Data will be written to the HDFS once and then read several times; updates to files
after they have already been closed are not supported. (An extension to Hadoop will provide
support for appending new data to the ends of files; it is scheduled to be included in
Hadoop 0.19 but is not available yet.)
Due to the large size of files, and the sequential nature of reads, the system does
not provide a mechanism for local caching of data. The overhead of caching is great enough
that data should simply be re-read from HDFS source.
Individual machines are assumed to fail on a frequent basis, both permanently and
intermittently. The cluster must be able to withstand the complete failure of several
machines, possibly many happening at the same time (e.g., if a rack fails all together).
While performance may degrade proportional to the number of machines lost, the system as a
whole should not become overly slow, nor should information be lost.
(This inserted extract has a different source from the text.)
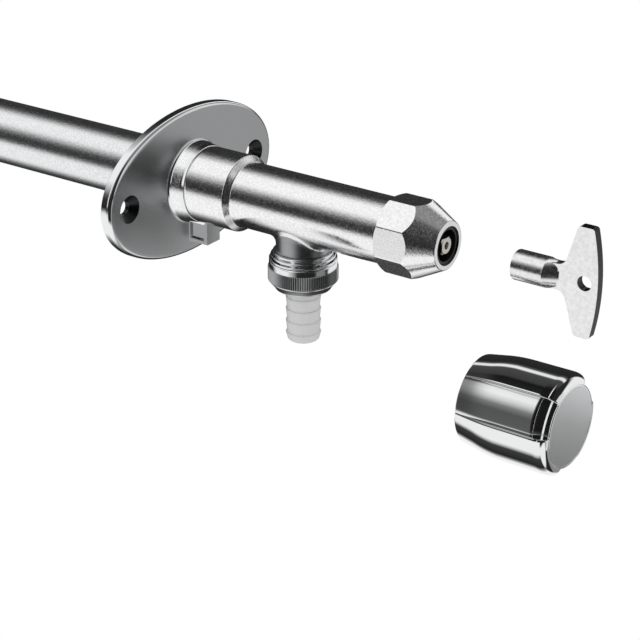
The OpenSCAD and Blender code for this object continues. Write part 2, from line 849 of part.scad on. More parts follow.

Data replication
strategies combat this problem.
Any real Mapreduce job is probably going to process GB's (10/100/1000s) of data from HDFS.
Therefore any one mapper instance is most probably going to be processing a fair amount of data (typical block size is 64/128/256 MB depending on your configuration) in a sequential nature (it will read the file / block in its entirety from start to end.
It is also unlikely that another mapper instance running on the same machine will want to process that data block again any time in the immediate future, more so that multiple mapper instances will also be processing data alongside this mapper in any one TaskTracker (hopefully with a fair few being 'local' to actually physical location of the data, i.e. a replica of the data block also exists on the same machine the mapper instance is running).
With all this in mind, caching the data read from HDFS is probably not going to gain you much - you'll most probably not get a cache hit on that data before another block is queried and will ultimately replace it in the cache.